### What this task involves
Print, please, the line that contains "List this object's" and each line after it to the end of the entries, unchanged and with nothing else.

### Data lines
++++++++

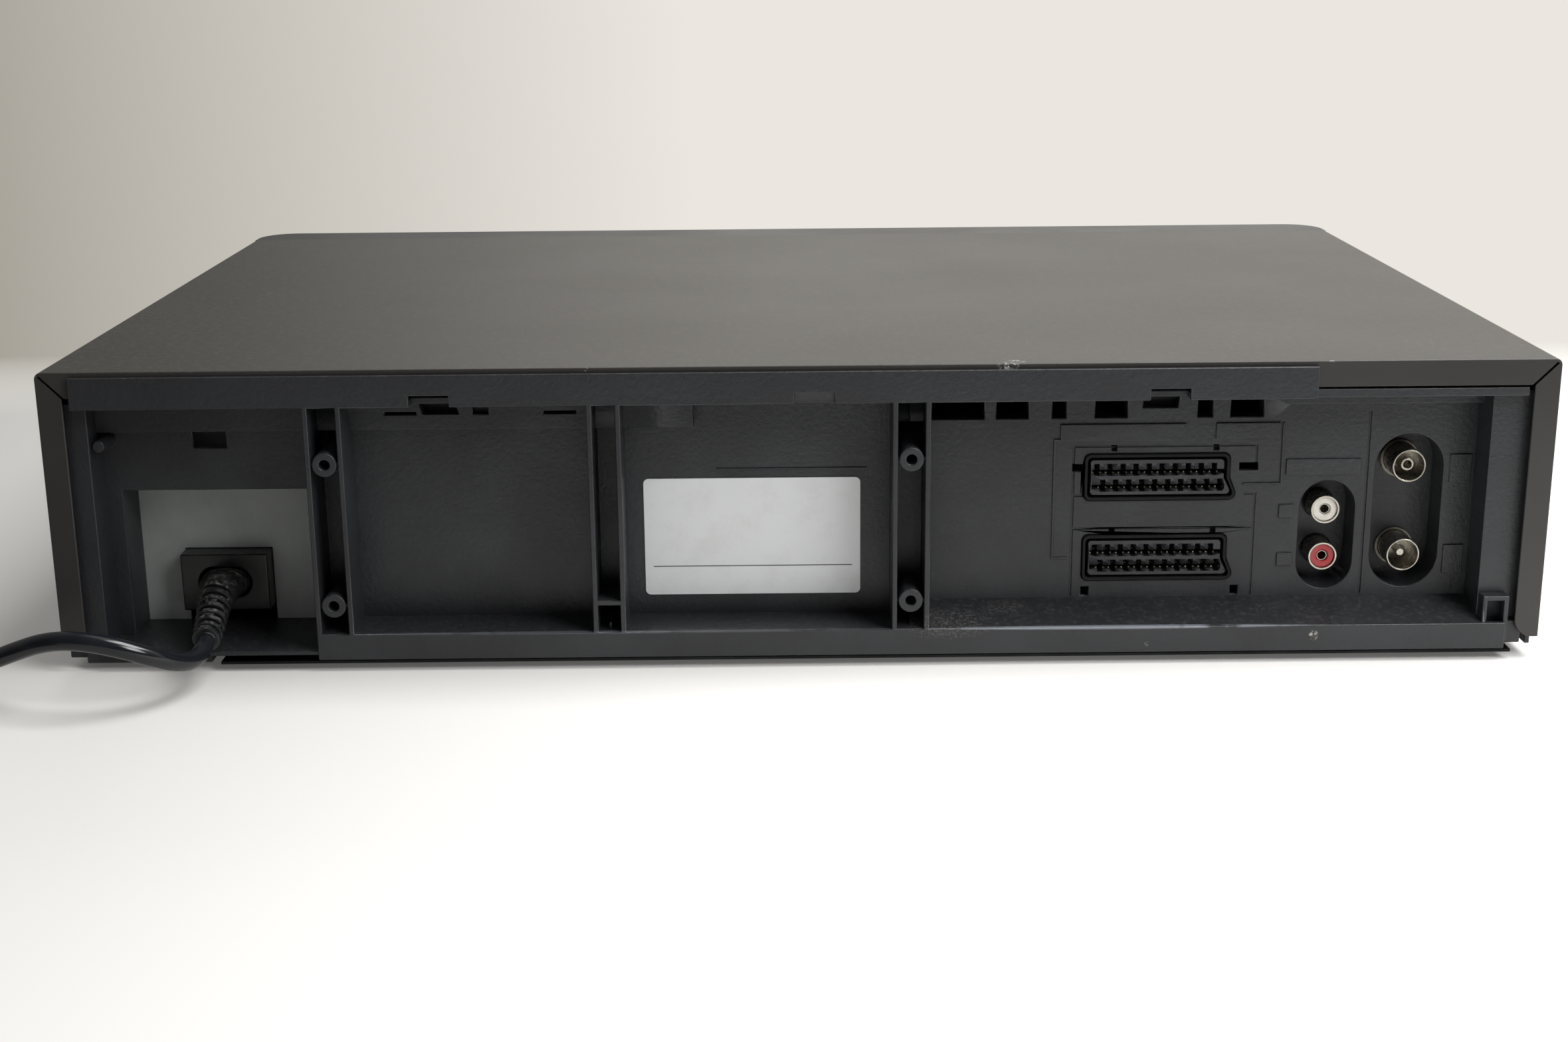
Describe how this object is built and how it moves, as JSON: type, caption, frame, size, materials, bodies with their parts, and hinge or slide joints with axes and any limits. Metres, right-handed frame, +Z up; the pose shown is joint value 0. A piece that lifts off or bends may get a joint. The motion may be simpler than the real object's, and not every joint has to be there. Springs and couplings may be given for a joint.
{
  "type": "video cassette recorder",
  "caption": "Front-loading video cassette recorder: steel cover, moulded socket panel, sprung cassette door, sliding and dropping tray, tape deck, mains lead in a coil.",
  "frame": {"origin": "on the table under the middle of the cabinet", "axes": "+Z up, the front panel faces -Y, the socket panel faces +Y, +X is to the right seen from the front"},
  "size_m": [0.589, 0.387, 0.089],
  "materials": {
    "cover_paint": "satin",
    "panel_plastic": "textured matte",
    "fascia_plastic": "satin",
    "button_plastic": "satin",
    "window_acrylic": "gloss",
    "display_glass": "gloss",
    "frame_plastic": "matte",
    "zinc_steel": "satin",
    "rubber": "matte",
    "screw_steel": "satin black",
    "label_foil": "satin",
    "socket_plastic": "semi matte",
    "contact_metal": "tinned",
    "nickel": "nickel plated",
    "insert_plastic": "gloss, one white and one red",
    "board_laminate": "matte",
    "green_laminate": "matte",
    "ferrite": "matte",
    "grey_board": "matte",
    "aluminium": "machined",
    "cord_pvc": "gloss",
    "gear_plastic": "satin"
  },
  "bodies": {
    "cabinet": {"top_cover": "cover_paint", "rear_panel": "panel_plastic", "front_panel": "fascia_plastic", "display_window": "window_acrylic", "display_tube": "display_glass", "front_board": "green_laminate", "main_frame": "frame_plastic", "bottom_plate": "zinc_steel", "feet": "rubber", "cover_screws": "screw_steel", "rating_label": "label_foil", "scart_upper": "socket_plastic", "scart_lower": "socket_plastic", "scart_contacts": "contact_metal", "phono_block": "socket_plastic", "phono_shells": "nickel", "phono_inserts": "insert_plastic", "tuner_can": "zinc_steel", "aerial_input": "nickel", "aerial_output": "nickel", "main_board": "board_laminate", "power_board": "board_laminate", "power_transformer": "ferrite", "heatsink": "aluminium", "insulation_plate": "grey_board", "mains_inlet": "socket_plastic", "cord_connector": "cord_pvc", "mains_cord": "cord_pvc", "cord_coil": "cord_pvc", "cord_tie": "rubber", "mains_plug": "cord_pvc", "deck_plate": "zinc_steel", "lift_sides": "zinc_steel", "lower_drum": "aluminium", "capstan_motor": "contact_metal", "tape_heads": "nickel", "loading_motor": "zinc_steel"},
    "door": {"cassette_door": "fascia_plastic"},
    "power_key": {"power_button": "button_plastic"},
    "eject_key": {"eject_button": "button_plastic"},
    "rewind_key": {"rewind_button": "button_plastic"},
    "play_key": {"play_button": "button_plastic"},
    "forward_key": {"forward_button": "button_plastic"},
    "stop_key": {"stop_button": "button_plastic"},
    "record_key": {"record_button": "button_plastic"},
    "rocker": {"channel_rocker": "button_plastic"},
    "slider": {"cassette_slider": "zinc_steel"},
    "tray": {"cassette_tray": "zinc_steel"},
    "drum": {"upper_drum": "aluminium"},
    "capstan_shaft": {"capstan": "nickel"},
    "pinch": {"pinch_arm": "zinc_steel"},
    "roller": {"pinch_roller": "rubber"},
    "supply": {"supply_reel": "gear_plastic"},
    "takeup": {"takeup_reel": "gear_plastic"},
    "idler": {"idler_arm": "zinc_steel"},
    "idler_wheel": {"idler_gear": "gear_plastic"},
    "guide_left": {"left_guide": "nickel"},
    "guide_right": {"right_guide": "nickel"},
    "cam": {"cam_gear": "gear_plastic"},
    "worm_shaft": {"worm": "gear_plastic"}
  },
  "joints": [
    {"name": "door_hinge", "type": "hinge", "parent": "cabinet", "child": "door", "pos_m": [-0.062, -0.1374, 0.0779], "axis": [1, 0, 0], "range_deg": [0, 80], "stiffness_Nm_per_rad": 0.02, "springref_deg": -20.05},
    {"name": "power_press", "type": "slide", "parent": "cabinet", "child": "power_key", "axis": [0, 1, 0], "range_m": [0, 0.0008], "stiffness_N_per_m": 1500},
    {"name": "eject_press", "type": "slide", "parent": "cabinet", "child": "eject_key", "axis": [0, 1, 0], "range_m": [0, 0.0008], "stiffness_N_per_m": 1500},
    {"name": "rewind_press", "type": "slide", "parent": "cabinet", "child": "rewind_key", "axis": [0, 1, 0], "range_m": [0, 0.0008], "stiffness_N_per_m": 1500},
    {"name": "play_press", "type": "slide", "parent": "cabinet", "child": "play_key", "axis": [0, 1, 0], "range_m": [0, 0.0008], "stiffness_N_per_m": 1500},
    {"name": "forward_press", "type": "slide", "parent": "cabinet", "child": "forward_key", "axis": [0, 1, 0], "range_m": [0, 0.0008], "stiffness_N_per_m": 1500},
    {"name": "stop_press", "type": "slide", "parent": "cabinet", "child": "stop_key", "axis": [0, 1, 0], "range_m": [0, 0.0008], "stiffness_N_per_m": 1500},
    {"name": "record_press", "type": "slide", "parent": "cabinet", "child": "record_key", "axis": [0, 1, 0], "range_m": [0, 0.0008], "stiffness_N_per_m": 1500},
    {"name": "channel_rock", "type": "hinge", "parent": "cabinet", "child": "rocker", "pos_m": [0.192, -0.1374, 0.028], "axis": [1, 0, 0], "range_deg": [-3, 3], "stiffness_Nm_per_rad": 0.2},
    {"name": "tray_in", "type": "slide", "parent": "cabinet", "child": "slider", "axis": [0, 1, 0], "range_m": [0, 0.047]},
    {"name": "tray_down", "type": "slide", "parent": "slider", "child": "tray", "axis": [0, 0, -1], "range_m": [0, 0.022]},
    {"name": "drum_spin", "type": "hinge", "parent": "cabinet", "child": "drum", "pos_m": [-0.062, 0.07163, 0.03412], "axis": [0, -0.1045, 0.9945], "continuous": true},
    {"name": "capstan_spin", "type": "hinge", "parent": "cabinet", "child": "capstan_shaft", "pos_m": [-0.004, 0.0492, 0.02], "axis": [0, 0, 1], "continuous": true},
    {"name": "cam_turn", "type": "hinge", "parent": "cabinet", "child": "cam", "pos_m": [-0.144, 0.0752, 0.02], "axis": [0, 0, 1], "range_deg": [0, 170]},
    {"name": "worm_spin", "type": "hinge", "parent": "cabinet", "child": "worm_shaft", "pos_m": [-0.144, 0.0966, 0.0235], "axis": [1, 0, 0], "continuous": true},
    {"name": "guide_left_travel", "type": "slide", "parent": "cabinet", "child": "guide_left", "axis": [-0.3315, 0.9435, 0], "range_m": [0, 0.03922]},
    {"name": "guide_right_travel", "type": "slide", "parent": "cabinet", "child": "guide_right", "axis": [0.3315, 0.9435, 0], "range_m": [0, 0.03922]},
    {"name": "pinch_swing", "type": "hinge", "parent": "cabinet", "child": "pinch", "pos_m": [0.013, 0.0752, 0.025], "axis": [0, 0, 1], "range_deg": [-21.5, 0]},
    {"name": "roller_spin", "type": "hinge", "parent": "pinch", "child": "roller", "pos_m": [0.01216, 0.05121, 0.027], "axis": [0, 0, 1], "continuous": true},
    {"name": "supply_spin", "type": "hinge", "parent": "cabinet", "child": "supply", "pos_m": [-0.108, -0.0108, 0.02], "axis": [0, 0, 1], "continuous": true},
    {"name": "takeup_spin", "type": "hinge", "parent": "cabinet", "child": "takeup", "pos_m": [-0.016, -0.0108, 0.02], "axis": [0, 0, 1], "continuous": true},
    {"name": "idler_swing", "type": "hinge", "parent": "cabinet", "child": "idler", "pos_m": [-0.062, 0.0152, 0.02], "axis": [0, 0, 1], "range_deg": [-14, 14]},
    {"name": "idler_spin", "type": "hinge", "parent": "idler", "child": "idler_wheel", "pos_m": [-0.062, -0.0048, 0.02], "axis": [0, 0, 1], "continuous": true}
  ],
  "couplings": [
    {"joint": "worm_spin", "follows": "cam_turn", "ratio": 36},
    {"joint": "guide_left_travel", "follows": "cam_turn", "m_per_rad": 0.013216},
    {"joint": "guide_right_travel", "follows": "cam_turn", "m_per_rad": 0.013216},
    {"joint": "pinch_swing", "follows": "cam_turn", "ratio": -0.12588}
  ]
}
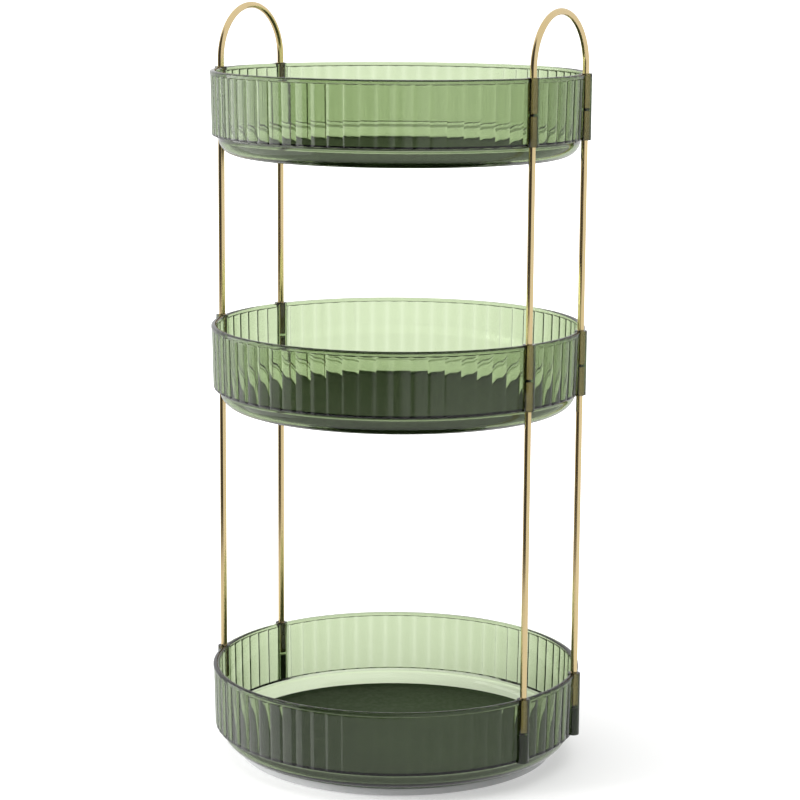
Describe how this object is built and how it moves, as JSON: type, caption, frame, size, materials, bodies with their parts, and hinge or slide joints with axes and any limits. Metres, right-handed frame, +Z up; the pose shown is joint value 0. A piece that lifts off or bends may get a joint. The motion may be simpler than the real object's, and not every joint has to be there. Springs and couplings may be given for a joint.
{
  "type": "rotating makeup organizer",
  "caption": "Three-tier rotating makeup organizer with round reeded see-through green trays on slim gold rods, arched carrying handles and a low turntable base.",
  "frame": {"origin": "centre of the footprint, on the surface that the feet stand on", "axes": "+Z up along the turning axis, the two handles at +X and -X, the front looks along -Y"},
  "size_m": [0.23, 0.23, 0.4653],
  "materials": {
    "green_plastic": "clear tinted, polished",
    "gold": "polished gold plating",
    "base_plastic": "satin pale grey",
    "retainer_plastic": "plain moulded",
    "steel": "bright zinc",
    "rubber": "matt"
  },
  "bodies": {
    "base": {"base_plate": "base_plastic", "rubber_foot_1": "rubber", "rubber_foot_2": "rubber", "rubber_foot_3": "rubber", "rubber_foot_4": "rubber"},
    "ball_ring": {"ball_retainer": "retainer_plastic", "bearing_ball_01": "steel", "bearing_ball_02": "steel", "bearing_ball_03": "steel", "bearing_ball_04": "steel", "bearing_ball_05": "steel", "bearing_ball_06": "steel", "bearing_ball_07": "steel", "bearing_ball_08": "steel"},
    "turntable": {"bottom_tray": "green_plastic", "middle_tray": "green_plastic", "top_tray": "green_plastic", "pivot_screw": "steel", "pivot_washer": "steel", "lower_rod_right_front": "gold", "lower_rod_right_rear": "gold", "lower_rod_left_rear": "gold", "lower_rod_left_front": "gold", "upper_rod_right_front": "gold", "upper_rod_right_rear": "gold", "upper_rod_left_rear": "gold", "upper_rod_left_front": "gold", "right_handle": "gold", "left_handle": "gold"}
  },
  "joints": [
    {"name": "turntable_spin", "type": "hinge", "parent": "base", "child": "turntable", "pos_m": [0, 0, 0.0064], "axis": [0, 0, 1], "continuous": true},
    {"name": "ball_ring_roll", "type": "hinge", "parent": "base", "child": "ball_ring", "pos_m": [0, 0, 0.0048], "axis": [0, 0, 1], "continuous": true}
  ],
  "couplings": [
    {"joint": "ball_ring_roll", "follows": "turntable_spin", "ratio": 0.5}
  ]
}
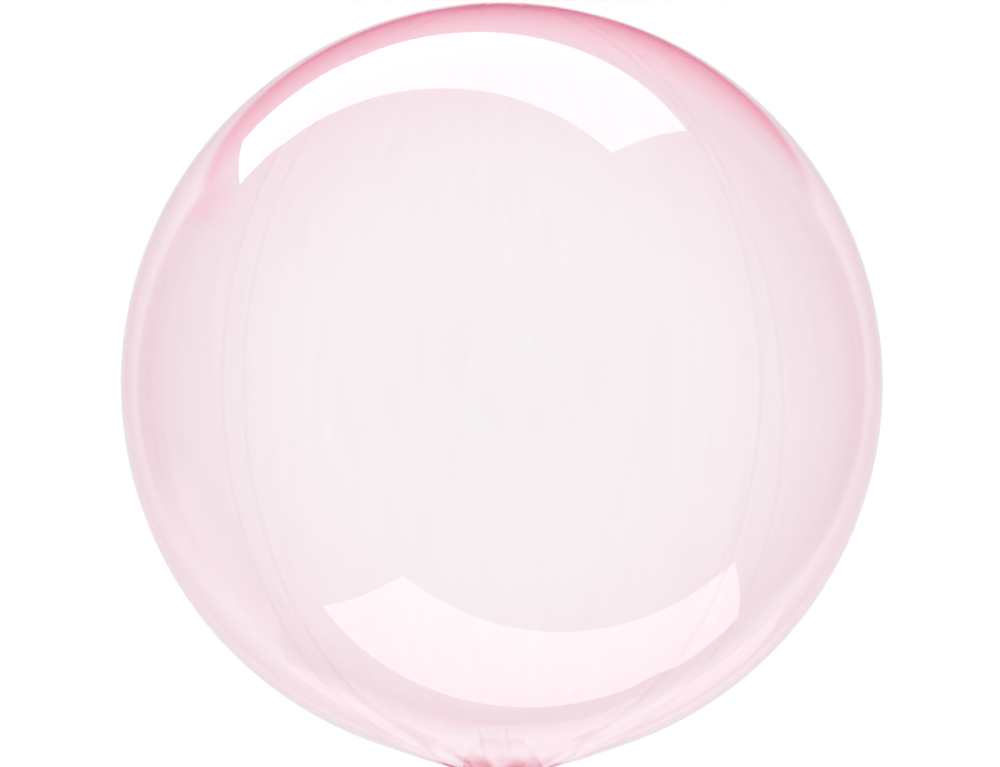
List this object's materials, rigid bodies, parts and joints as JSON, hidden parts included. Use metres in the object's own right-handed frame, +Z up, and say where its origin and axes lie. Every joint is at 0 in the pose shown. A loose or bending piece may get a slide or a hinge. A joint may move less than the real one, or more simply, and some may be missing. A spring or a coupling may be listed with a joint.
{
  "type": "bubble balloon",
  "caption": "Clear round bubble balloon of welded see-through film, with meridian weld seams and a flat inflation tail, lying on its side.",
  "frame": {"origin": "on the surface that the balloon lies on, under the middle of its length and width", "axes": "+Y along the balloon's long axis from the tail to the crown, +Z up through the middle of the upper gore"},
  "size_m": [0.508, 0.603, 0.5058],
  "materials": {
    "clear_film": "clear, faintly pink film, glossy",
    "seam_weld": "doubled film, pinker than the single film, glossy",
    "valve_film": "clear two-ply valve sleeve, satin"
  },
  "bodies": {
    "root": {"bubble_envelope": "clear_film"}
  },
  "joints": []
}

++++++++

### Correct output
List this object's materials, rigid bodies, parts and joints as JSON, hidden parts included. Use metres in the object's own right-handed frame, +Z up, and say where its origin and axes lie. Every joint is at 0 in the pose shown. A loose or bending piece may get a slide or a hinge. A joint may move less than the real one, or more simply, and some may be missing. A spring or a coupling may be listed with a joint.
{
  "type": "bubble balloon",
  "caption": "Clear round bubble balloon of welded see-through film, with meridian weld seams and a flat inflation tail, lying on its side.",
  "frame": {"origin": "on the surface that the balloon lies on, under the middle of its length and width", "axes": "+Y along the balloon's long axis from the tail to the crown, +Z up through the middle of the upper gore"},
  "size_m": [0.508, 0.603, 0.5058],
  "materials": {
    "clear_film": "clear, faintly pink film, glossy",
    "seam_weld": "doubled film, pinker than the single film, glossy",
    "valve_film": "clear two-ply valve sleeve, satin"
  },
  "bodies": {
    "root": {"bubble_envelope": "clear_film"}
  },
  "joints": []
}